The Center for Learning and Technology,
the new facility that could be under construction as early as
mid-2002, will continue to develop PLU’s role as a trendsetter.
According to President Loren Anderson,
there has been a clear need for a facility “that could advance
the integration of new technology in teaching while helping to
sustain the university’s liberal arts focus.”
The university will answer this need
by provid-ing a new home for the School of Business and the departments
of mathematics, computer science and computer engineering. The
new building will also house a variety of campus offices, including
the dean of the Division of Natural Sciences, the Center for Executive
Development and the Tacoma/Pierce County Mathematics, Engineering
& Science Achievement Program (MESA).
Anderson and the planning committee
see the structure promoting interdisciplinary activity.
“Graduates who attended our PLU 2010
sessions spoke of the excellent business education they received,
but expressed regret that their education was not more oriented
to the use and understanding of new technologies,” Anderson said.
“Those with degrees in computer fields said a better foundation
in society-focused areas of the curriculum, such as business,
would have helped them.”
With the improved facilities that
The Center for Learning and Technology provides, faculty members
plan to foster this type of curricular interaction. The current
M.B.A. program in Technology and Innovation Management will be
mined for material helpful to undergraduates; programs drawing
on the theoretical capacity of mathematics, the modeling capacity
of computer science and the strategic dimensions of business are
also planned for the future.
The Board of Regents approved The
Center for Learning and Technology concept at its January 2001
meeting, and now planners are refining issues of scope and budget.
David Aubrey, vice president for development and university relations,
said Regents authorized development of construction drawings last
month. Pending fund raising progress and approval by the Board
at its spring 2002 meeting, construction is projected to begin
in May 2002, with the building open for classes in September 2003.
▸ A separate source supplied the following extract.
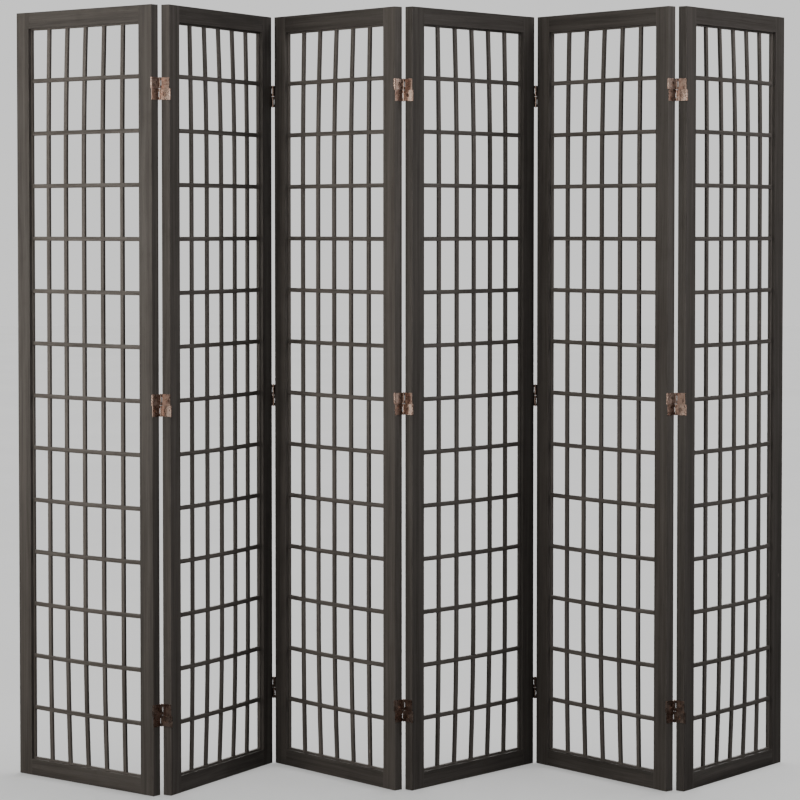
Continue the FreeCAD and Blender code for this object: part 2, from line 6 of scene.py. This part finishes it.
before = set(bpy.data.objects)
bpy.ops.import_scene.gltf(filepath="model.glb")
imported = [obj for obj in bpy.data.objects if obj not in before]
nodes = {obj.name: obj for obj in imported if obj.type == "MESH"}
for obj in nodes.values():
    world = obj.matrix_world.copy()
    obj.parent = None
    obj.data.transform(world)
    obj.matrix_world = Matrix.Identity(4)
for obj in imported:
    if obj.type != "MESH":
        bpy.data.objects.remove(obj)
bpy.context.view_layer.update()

# Where each panel stands: its front lower left corner (metres) and its turn about Z (degrees).
PANELS = {
    1: (-0.9056029, 0.0668729, -38.2),
    2: (-0.5263691, -0.1923380, 60.8),
    3: (-0.3089593, 0.1854932, -48.3),
    4: (0.0181425, -0.1373319, 47.5),
    5: (0.3167710, 0.1810419, -49.7),
    6: (0.6372678, -0.1477496, 51.6),
}


# ------------------------------------------------------------------ node helpers
class Tree:
    """A short way to write a material's nodes."""

    def __init__(self, name):
        self.mat = bpy.data.materials.new(name)
        self.mat.use_nodes = True
        self.t = self.mat.node_tree
        self.t.nodes.clear()
        self.out = self.t.nodes.new("ShaderNodeOutputMaterial")

    def node(self, kind, **props):
        n = self.t.nodes.new(kind)
        for k, v in props.items():
            setattr(n, k, v)
        return n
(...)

The project budget is approximately
$18 million, and Aubrey said already $6 million in gifts and commitments
had been secured.
The Office of Development hopes to
complete funding by the end of the 2001-2002 academic year. “In
addition to counting on the support of all friends and alumni,
we specifically are encouraging graduates of our School of Business,
department of computer science and computer engineering, and department
of mathematics to contribute,” Aubrey said, “ as well as graduates
working elsewhere in the technology sector.”
The Center for Learning and Technology
is the second major project of three outlined in the Campaign
for PLU: The Next Bold Step, which passed the $83 million mark
in May, en route to its $100 million goal. The renovation of Xavier
Hall will be complete this summer, with social sciences faculty
scheduled to move back in August. A rededication of Xavier is
planned for Homecoming weekend. Eastvold Auditorium is also scheduled
for restoration as part of the Campaign.